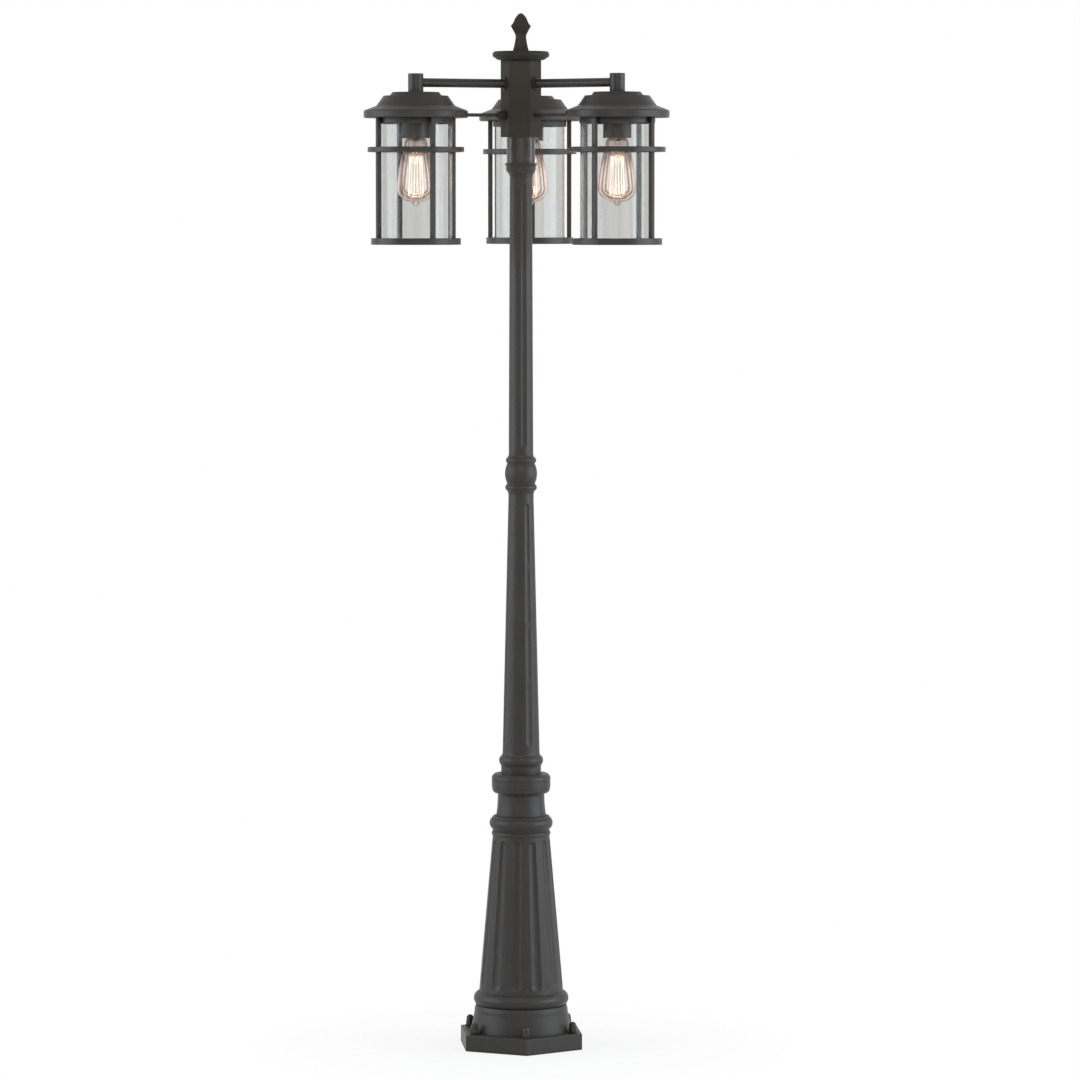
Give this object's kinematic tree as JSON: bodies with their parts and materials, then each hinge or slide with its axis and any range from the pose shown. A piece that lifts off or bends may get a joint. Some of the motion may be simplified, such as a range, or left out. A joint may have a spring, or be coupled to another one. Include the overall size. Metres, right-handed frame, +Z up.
{
  "type": "triple head lamp post",
  "caption": "Dark garden lamp post: fluted tapering column on a hexagonal bolt-down foot, with caged glass lanterns on level arms around a hexagonal hub and spear finial.",
  "frame": {"origin": "on the post's axis, in the plane that the foot stands on, at the centre of the anchor hole circle", "axes": "+Z up along the post; -Y is the side with a lantern at each side and the third behind; the arms leave the hub at 90, 210 and 330 degrees from +X"},
  "size_m": [0.5136, 0.4682, 1.761],
  "materials": {
    "cast_dark_coat": "satin",
    "metal_dark_coat": "satin",
    "spun_dark_coat": "satin",
    "plain_steel": "satin",
    "plain_brass": "satin",
    "moulded_holder": "matte",
    "cable_sheath": "matte",
    "splice_shell": "gloss",
    "lantern_glass": "gloss",
    "bulb_glass": "gloss",
    "bulb_cap_metal": "satin",
    "filament_wire": "satin",
    "bulb_insulator": "gloss"
  },
  "bodies": {
    "post": {"base_foot": "cast_dark_coat", "base_column": "cast_dark_coat", "neck_collar": "cast_dark_coat", "lower_pole": "cast_dark_coat", "middle_coupler": "cast_dark_coat", "upper_pole": "cast_dark_coat", "pole_cup": "cast_dark_coat", "fitter_sleeve": "metal_dark_coat", "hub_body": "cast_dark_coat", "centre_tube": "plain_steel", "centre_tube_nuts": "plain_steel", "cap_crossbar": "plain_steel", "crossbar_screws": "plain_steel", "hub_cap": "cast_dark_coat", "anchor_washers": "metal_dark_coat", "anchor_nuts": "metal_dark_coat", "arm_tubes": "metal_dark_coat", "arm_flanges": "metal_dark_coat", "arm_locknuts": "plain_steel", "arm_couplers": "metal_dark_coat", "steady_rods": "metal_dark_coat", "rod_ferrule": "metal_dark_coat", "stem_nipples": "plain_steel", "stem_nuts": "plain_steel", "socket_cups": "metal_dark_coat", "gallery_pans": "spun_dark_coat", "lampholders": "moulded_holder", "screw_shells": "plain_brass", "supply_cable": "cable_sheath", "arm_leads": "cable_sheath", "wire_connectors": "splice_shell", "left_hood": "spun_dark_coat", "left_glass": "lantern_glass", "left_cage_bars": "metal_dark_coat", "left_middle_ring": "metal_dark_coat", "left_bottom_ring": "metal_dark_coat", "right_hood": "spun_dark_coat", "right_glass": "lantern_glass", "right_cage_bars": "metal_dark_coat", "right_middle_ring": "metal_dark_coat", "right_bottom_ring": "metal_dark_coat", "rear_hood": "spun_dark_coat", "rear_glass": "lantern_glass", "rear_cage_bars": "metal_dark_coat", "rear_middle_ring": "metal_dark_coat", "rear_bottom_ring": "metal_dark_coat"},
    "finial_bush": {"finial_bush": "plain_brass"},
    "finial": {"finial": "cast_dark_coat"},
    "left_bulb_contact": {"left_bulb_contact": "bulb_insulator"},
    "left_bulb": {"left_bulb_glass": "bulb_glass", "left_bulb_cap": "bulb_cap_metal", "left_bulb_filament": "filament_wire"},
    "right_bulb_contact": {"right_bulb_contact": "bulb_insulator"},
    "right_bulb": {"right_bulb_glass": "bulb_glass", "right_bulb_cap": "bulb_cap_metal", "right_bulb_filament": "filament_wire"},
    "rear_bulb_contact": {"rear_bulb_contact": "bulb_insulator"},
    "rear_bulb": {"rear_bulb_glass": "bulb_glass", "rear_bulb_cap": "bulb_cap_metal", "rear_bulb_filament": "filament_wire"}
  },
  "joints": [
    {"name": "finial_lift", "type": "slide", "parent": "post", "child": "finial_bush", "axis": [0, 0, 1], "range_m": [0, 0.0101]},
    {"name": "finial_turn", "type": "hinge", "parent": "finial_bush", "child": "finial", "pos_m": [0, 0, 1.7], "axis": [0, 0, 1], "range_deg": [0, 2880]},
    {"name": "left_bulb_drop", "type": "slide", "parent": "post", "child": "left_bulb_contact", "axis": [0, 0, -1], "range_m": [0, 0.0182]},
    {"name": "left_bulb_turn", "type": "hinge", "parent": "left_bulb_contact", "child": "left_bulb", "pos_m": [-0.16931, -0.09775, 1.56], "axis": [0, 0, -1], "range_deg": [0, 1800]},
    {"name": "right_bulb_drop", "type": "slide", "parent": "post", "child": "right_bulb_contact", "axis": [0, 0, -1], "range_m": [0, 0.0182]},
    {"name": "right_bulb_turn", "type": "hinge", "parent": "right_bulb_contact", "child": "right_bulb", "pos_m": [0.16931, -0.09775, 1.56], "axis": [0, 0, -1], "range_deg": [0, 1800]},
    {"name": "rear_bulb_drop", "type": "slide", "parent": "post", "child": "rear_bulb_contact", "axis": [0, 0, -1], "range_m": [0, 0.0182]},
    {"name": "rear_bulb_turn", "type": "hinge", "parent": "rear_bulb_contact", "child": "rear_bulb", "pos_m": [0, 0.1955, 1.56], "axis": [0, 0, -1], "range_deg": [0, 1800]}
  ],
  "couplings": [
    {"joint": "finial_lift", "follows": "finial_turn", "m_per_rad": 0.00019894},
    {"joint": "left_bulb_drop", "follows": "left_bulb_turn", "m_per_rad": 0.00057773},
    {"joint": "right_bulb_drop", "follows": "right_bulb_turn", "m_per_rad": 0.00057773},
    {"joint": "rear_bulb_drop", "follows": "rear_bulb_turn", "m_per_rad": 0.00057773}
  ]
}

What is asked: Reproduce every line of the listing above in which the string "each" appears.

Expected answer:
Give this object's kinematic tree as JSON: bodies with their parts and materials, then each hinge or slide with its axis and any range from the pose shown. A piece that lifts off or bends may get a joint. Some of the motion may be simplified, such as a range, or left out. A joint may have a spring, or be coupled to another one. Include the overall size. Metres, right-handed frame, +Z up.
  "frame": {"origin": "on the post's axis, in the plane that the foot stands on, at the centre of the anchor hole circle", "axes": "+Z up along the post; -Y is the side with a lantern at each side and the third behind; the arms leave the hub at 90, 210 and 330 degrees from +X"},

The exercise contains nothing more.